In my usage (which I think is quite general among wordsmiths):
"Quotation" means an exact word-for-word presentation of a a text:, e.g.
"In the beginning, God created the heavens and the earth" is a quotation
from the King James Version.
"Citation" means giving the reference to the locus of the quotation one has
in mind --e.g., here, the quotation consists of the words of the verse,
whereas the citation is: Genesis 1:1
Yes, I know people loosely confuse these two, especially in America (except
lawyers like yours truly!) but that doesn't make it kosher!
"Paraphrase" means a speaker's or writer's attempt to convey what he thinks
the words mean, --e.g., here, were I to paraphrase this, I would say
".......God created the sky and the earth " -- as indeed I do when
explaining to my students the confusion that exists everywhere between
"heaven" in its original medieval English meaning of "sky" and "heaven" in
its more recent misappropriation for "Paradise." In any case, the Heb.
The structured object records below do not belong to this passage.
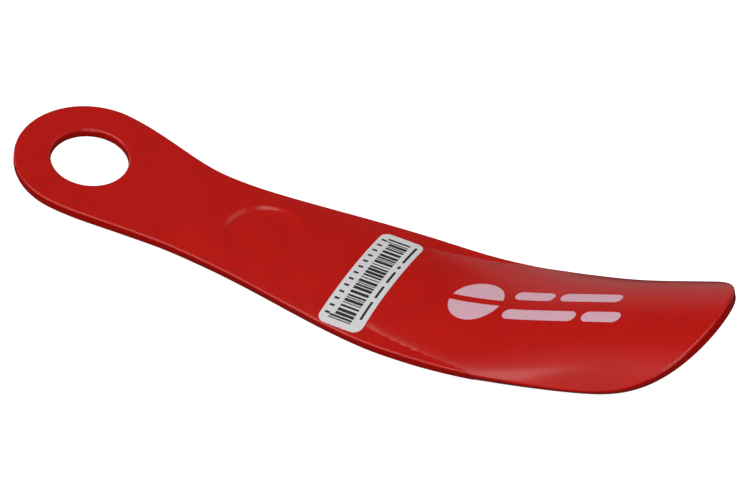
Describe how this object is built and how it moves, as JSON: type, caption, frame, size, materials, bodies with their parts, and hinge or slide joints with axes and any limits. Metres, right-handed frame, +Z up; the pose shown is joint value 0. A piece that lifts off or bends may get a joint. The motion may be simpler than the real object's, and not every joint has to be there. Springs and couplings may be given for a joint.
{
  "type": "shoehorn",
  "caption": "Short moulded plastic shoehorn with a hanging eye, a thumb rest, an arched blade, a paper label and a plain printed mark.",
  "frame": {"origin": "centre of the hanging eye, half way through the wall", "axes": "+X from the eye towards the blade's tip, +Y across the horn, +Z up; the horn lies hollow side down"},
  "size_m": [0.1779, 0.0396, 0.0294],
  "materials": {
    "red_plastic": "satin gloss, injection moulded",
    "label_paper": "matt coated paper",
    "black_ink": "matt printing ink",
    "pink_ink": "matt pad-printing ink"
  },
  "bodies": {
    "root": {"horn_body": "red_plastic", "barcode_label": "label_paper", "label_print": "black_ink", "printed_mark": "pink_ink"}
  },
  "joints": []
}
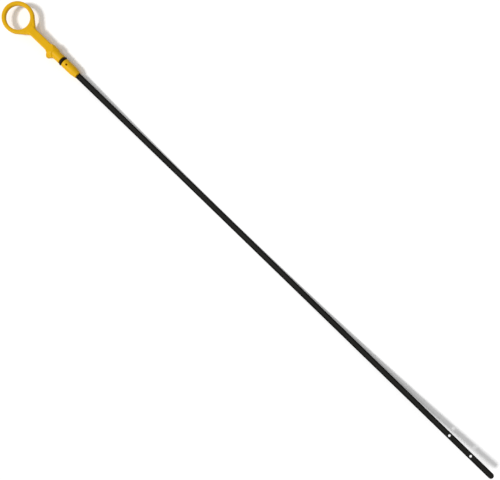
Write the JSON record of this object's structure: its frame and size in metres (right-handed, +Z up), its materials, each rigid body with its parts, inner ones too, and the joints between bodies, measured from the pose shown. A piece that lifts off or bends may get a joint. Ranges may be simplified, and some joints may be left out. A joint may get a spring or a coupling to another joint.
{
  "type": "engine oil dipstick",
  "caption": "Engine oil dipstick: moulded finger-ring handle with a sealing plug and O-ring, on a long bowed flat steel strip with level holes near its rounded tip.",
  "frame": {"origin": "on the plug's axis at the seat, the plane where the collar's back closes onto the plug and the tube's mouth stops it, from which the oil levels are counted", "axes": "+X runs along the dipstick towards the tip of the strip, level with the surface it lies on; +Z is up; the ring and the flat of the strip face up; the lug points to -Y"},
  "size_m": [0.583, 0.028, 0.0146],
  "materials": {
    "yellow_plastic": "injection-moulded yellow plastic, satin to semi-gloss, fine moulded texture",
    "black_rubber": "matte black nitrile rubber",
    "blackened_steel": "black-finished rolled steel strip, satin, slightly paler along the middle of the flat"
  },
  "bodies": {
    "root": {"handle": "yellow_plastic", "o_ring": "black_rubber", "blade": "blackened_steel"}
  },
  "joints": []
}
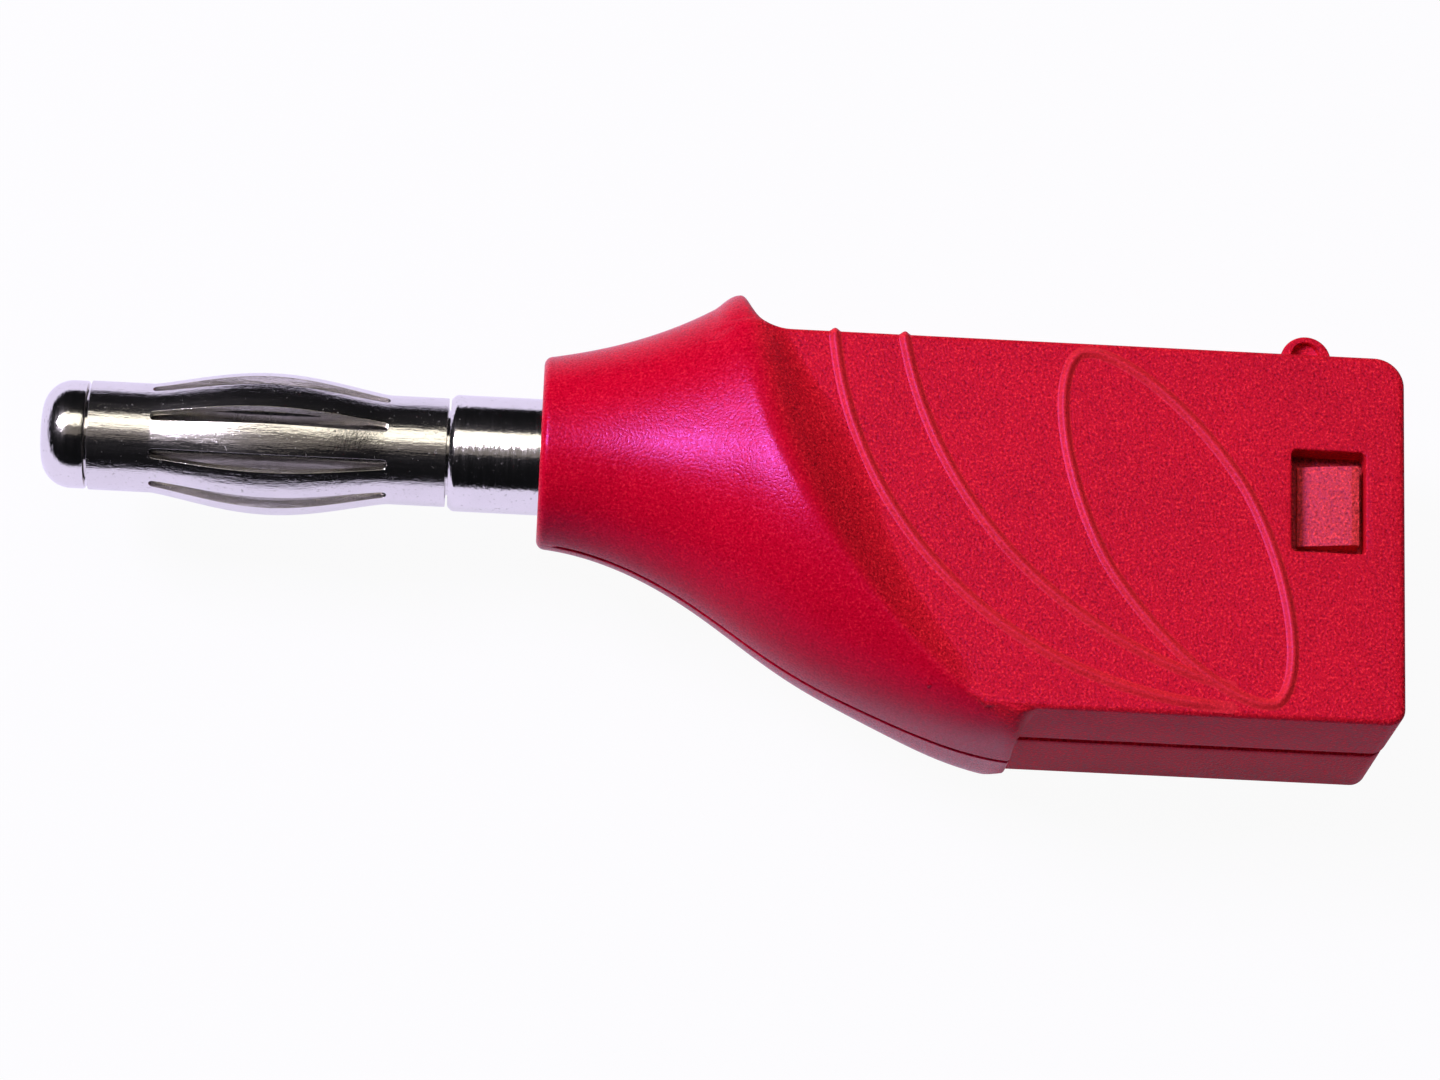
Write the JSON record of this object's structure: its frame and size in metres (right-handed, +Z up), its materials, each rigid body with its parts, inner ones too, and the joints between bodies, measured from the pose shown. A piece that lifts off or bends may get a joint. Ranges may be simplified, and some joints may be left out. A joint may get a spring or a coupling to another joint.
{
  "type": "banana plug",
  "caption": "Stackable banana plug of the 4 mm system: nickel-plated pin with a slotted bowed spring sleeve in a flat red moulded housing with a slanting finger ridge and latch windows",
  "frame": {"origin": "middle of the underside of the whole plug's box, level with the lowest point of the ridge", "axes": "+X from the pin's tip back to the rear face, +Y across the flat body towards the short side of the ridge, +Z up through the thickness of the body"},
  "size_m": [0.045, 0.0152, 0.0104],
  "materials": {
    "red_housing": "fine spark-eroded texture on the flat body, smoother satin on the neck",
    "red_insert": "fine texture, slightly lighter red",
    "nickel_pin": "bright nickel plating on turned brass",
    "nickel_sleeve": "bright nickel plating on spring metal, fine marks along its length",
    "nickel_block": "satin nickel plating",
    "nickel_socket": "satin nickel plating",
    "steel_screw": "bare machined steel"
  },
  "bodies": {
    "root": {"housing": "red_housing", "rear_insert": "red_insert", "contact_pin": "nickel_pin", "spring_sleeve": "nickel_sleeve", "terminal_block": "nickel_block", "rear_socket": "nickel_socket", "clamp_screw": "steel_screw"}
  },
  "joints": []
}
*shamayim* means sky, and not Paradise, so "heaven" has become an ambiguous
So, my point was and remains that Michael Wise's work cannot be worth very
much if he doesn't bother to let his readers know when he is being honest
and quoting the precise language of a verse, and when he is obfuscating by
paraphrasing without letting his readers know (as you seemed to imply he
sometimes does). If (and I say "IF") a writer does that, this amounts to
deliberately concealing the fact that he is editorializing -- and such a
writer should be consigned to the circular file!